--- PROVIDED MATERIAL ---
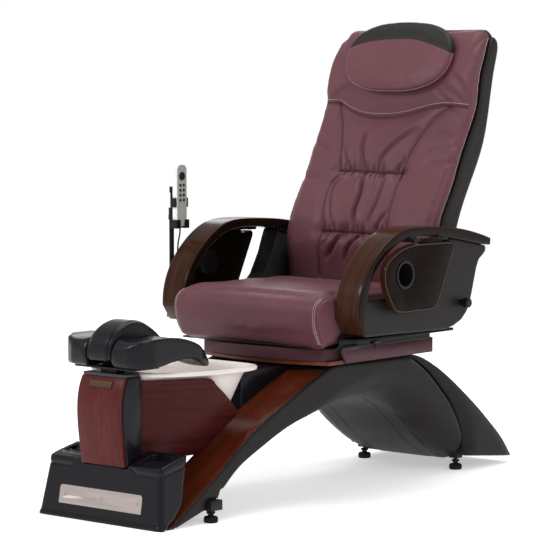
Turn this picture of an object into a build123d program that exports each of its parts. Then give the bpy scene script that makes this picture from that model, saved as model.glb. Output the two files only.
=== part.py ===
"""Pedicure spa chair: a massage chair on an arched base, with a foot bowl and a footrest on a pillar.

Units are millimetres.  Side-view points are (distance behind the front edge of the base, height).
+X is the sitter's left, +Y is towards the back of the chair and the floor is Z = 0.
"""
import os
from math import cos, pi, radians, sin, tan

from build123d import *

os.makedirs("parts", exist_ok=True)

# ---------------------------------------------------------------- driving dimensions
FRONT_Y = -820.0          # front edge of the base in the chair's frame
SHELL_X = 235.0           # outer face of the base shells
RAMP_IN = 98.0            # inner edge of the ramp boards
WALL = 4.0                # moulded shell wall
PILLAR_X = 85.0           # half width of the pillar
PILLAR_FOOT = 158.0
PILLAR_TOP = 403.0
BOWL_RIM = 414.0          # top of the foot bowl
PLATFORM_Z = 389.0        # top of the arched base
SEAT_X = 287.0            # half width of the seat cushion
ARM_IN, ARM_OUT = 292.0, 381.0
PANEL_IN, PANEL_OUT = 300.0, 365.0
TRAY_IN, TRAY_OUT = 386.0, 402.0
BACK_X = 288.0            # half width of the backrest
PIVOT = (1176.0, 548.0)   # recline axis in side view
CUP_R = 37.0
FOOT_R = 20.0
MAST = (-400.0, 733.0)    # handset mast in plan (x, distance behind the front)
GAP = 0.3                 # clearance between soft pieces and their neighbours


# ---------------------------------------------------------------- helpers
def side_plane(x):
    """Side-view plane at x: local x runs to the back, local y runs up."""
    return Plane(origin=(x, FRONT_Y, 0), x_dir=(0, 1, 0), z_dir=(1, 0, 0))


def outline(plane, *runs):
    """Closed face on a plane: runs of two points are straight, longer runs are smooth."""
    with BuildSketch(plane) as face:
        with BuildLine():
            for run in runs:
                if len(run) == 2:
                    Line(*run)
                else:
                    Spline(*run)
        make_face()
    return face.sketch


def polygon(plane, *points):
    """Closed straight-edged face on a plane."""
    with BuildSketch(plane) as face:
        with BuildLine():
            Polyline(*points, close=True)
        make_face()
    return face.sketch


def inset(face, amount):
    """The same face with its outline moved inwards."""
    return offset(face, amount=-amount, kind=Kind.INTERSECTION)


def plan(z):
    """Level plane at a height, with its origin on the front edge of the base."""
    return Plane(origin=(0, FRONT_Y, z), z_dir=(0, 0, 1))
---
- _THE EXERCISE_
Copy out the material word for word and line for line.

- _WRITTEN SOLUTION_
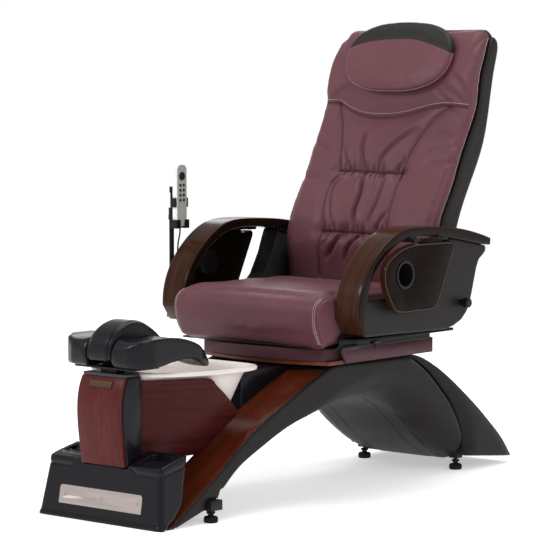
Turn this picture of an object into a build123d program that exports each of its parts. Then give the bpy scene script that makes this picture from that model, saved as model.glb. Output the two files only.
=== part.py ===
"""Pedicure spa chair: a massage chair on an arched base, with a foot bowl and a footrest on a pillar.

Units are millimetres.  Side-view points are (distance behind the front edge of the base, height).
+X is the sitter's left, +Y is towards the back of the chair and the floor is Z = 0.
"""
import os
from math import cos, pi, radians, sin, tan

from build123d import *

os.makedirs("parts", exist_ok=True)

# ---------------------------------------------------------------- driving dimensions
FRONT_Y = -820.0          # front edge of the base in the chair's frame
SHELL_X = 235.0           # outer face of the base shells
RAMP_IN = 98.0            # inner edge of the ramp boards
WALL = 4.0                # moulded shell wall
PILLAR_X = 85.0           # half width of the pillar
PILLAR_FOOT = 158.0
PILLAR_TOP = 403.0
BOWL_RIM = 414.0          # top of the foot bowl
PLATFORM_Z = 389.0        # top of the arched base
SEAT_X = 287.0            # half width of the seat cushion
ARM_IN, ARM_OUT = 292.0, 381.0
PANEL_IN, PANEL_OUT = 300.0, 365.0
TRAY_IN, TRAY_OUT = 386.0, 402.0
BACK_X = 288.0            # half width of the backrest
PIVOT = (1176.0, 548.0)   # recline axis in side view
CUP_R = 37.0
FOOT_R = 20.0
MAST = (-400.0, 733.0)    # handset mast in plan (x, distance behind the front)
GAP = 0.3                 # clearance between soft pieces and their neighbours


# ---------------------------------------------------------------- helpers
def side_plane(x):
    """Side-view plane at x: local x runs to the back, local y runs up."""
    return Plane(origin=(x, FRONT_Y, 0), x_dir=(0, 1, 0), z_dir=(1, 0, 0))


def outline(plane, *runs):
    """Closed face on a plane: runs of two points are straight, longer runs are smooth."""
    with BuildSketch(plane) as face:
        with BuildLine():
            for run in runs:
                if len(run) == 2:
                    Line(*run)
                else:
                    Spline(*run)
        make_face()
    return face.sketch


def polygon(plane, *points):
    """Closed straight-edged face on a plane."""
    with BuildSketch(plane) as face:
        with BuildLine():
            Polyline(*points, close=True)
        make_face()
    return face.sketch


def inset(face, amount):
    """The same face with its outline moved inwards."""
    return offset(face, amount=-amount, kind=Kind.INTERSECTION)


def plan(z):
    """Level plane at a height, with its origin on the front edge of the base."""
    return Plane(origin=(0, FRONT_Y, z), z_dir=(0, 0, 1))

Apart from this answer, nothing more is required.